Monday, November 08, 2010

I have ranked the top 68 television shows of the '00s, and will be presenting them, one-by-one, starting with 68 and working down. The rankings are more or less based on the show's popularity, it's cult status, it's critical acclaim, and my personal liking of it, with a heavy dose of arbitrariness added in. If a show was a big enough phenomena, I'll keep it on the list - but if I don't like it, I may drop it some spots. One other caveat - these are primetime shows (I apologize if I put a cable show that wasn't, I thought they were all primetime shows - the main point of this is just that no talk shows, no Colbert and Daily show that would be on otherwise).

29: Six Feet Under




This show has been on my mind particularly of late, as I've been watching through it currently - I'm midway through the third season. So I'm not going to look up anything in the last two seasons, because there's no point in ruining them for myself, but there's plenty to say about the first two and a half.

I knew the concept of Six Feet Under - it's about an family (the Fishers) who run a funeral home and their various lives, and the gimmick that at the beginning of each episode, we see a person die, and that person later has a service at the funeral home (Fisher and Sons.).

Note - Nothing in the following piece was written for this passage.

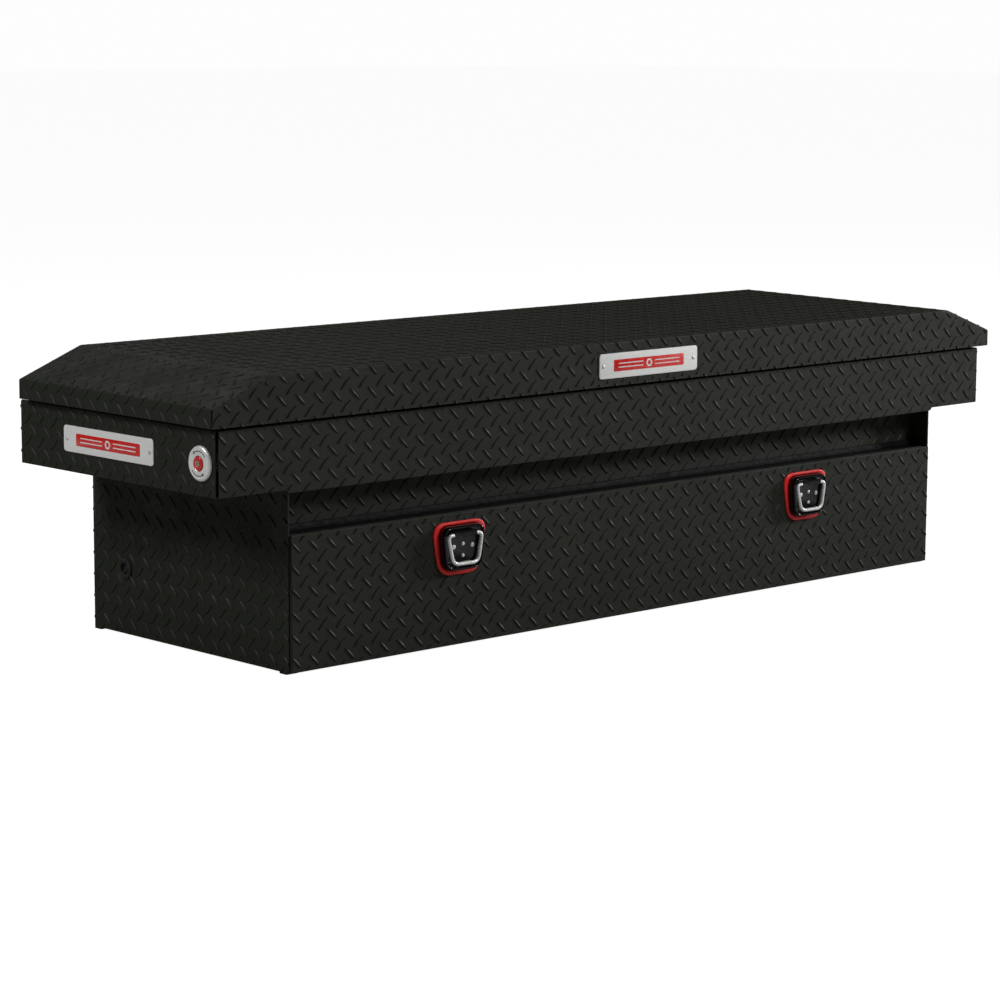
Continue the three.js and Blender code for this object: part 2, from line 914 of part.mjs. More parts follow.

In the first episode, I also knew, in the first five minutes more or less, the patriarch of the family dies in a car, crash thus setting up the return of the eldest son Nate from Seattle to run the funeral home with his brother David. As silly as it sounds, I was worried that the show would be simply so depressing I wouldn't want to keep wanting to watch many episodes in a short period of time.

That's not really the vibe though you get from the show. By no means is it an upbeat show - I would say on the whole there's a lot of depressing little moments - but the feel too the show is not wholly dark - the characters have happy times, and even some of the terrible bad times are not portrayed as utterly grey as they could be. And, honestly often the characters get on your nerves - they're crazy, irritating, immature, self-pitying - but maybe that's going too far, because they're really not all that bad. They have their good moments too, particularly in regard to each other. The relationships between members of the family Fisher

Though, sometimes it becomes a race between which character is driving you most crazy at the time - right now it's Ruth, the matriarch.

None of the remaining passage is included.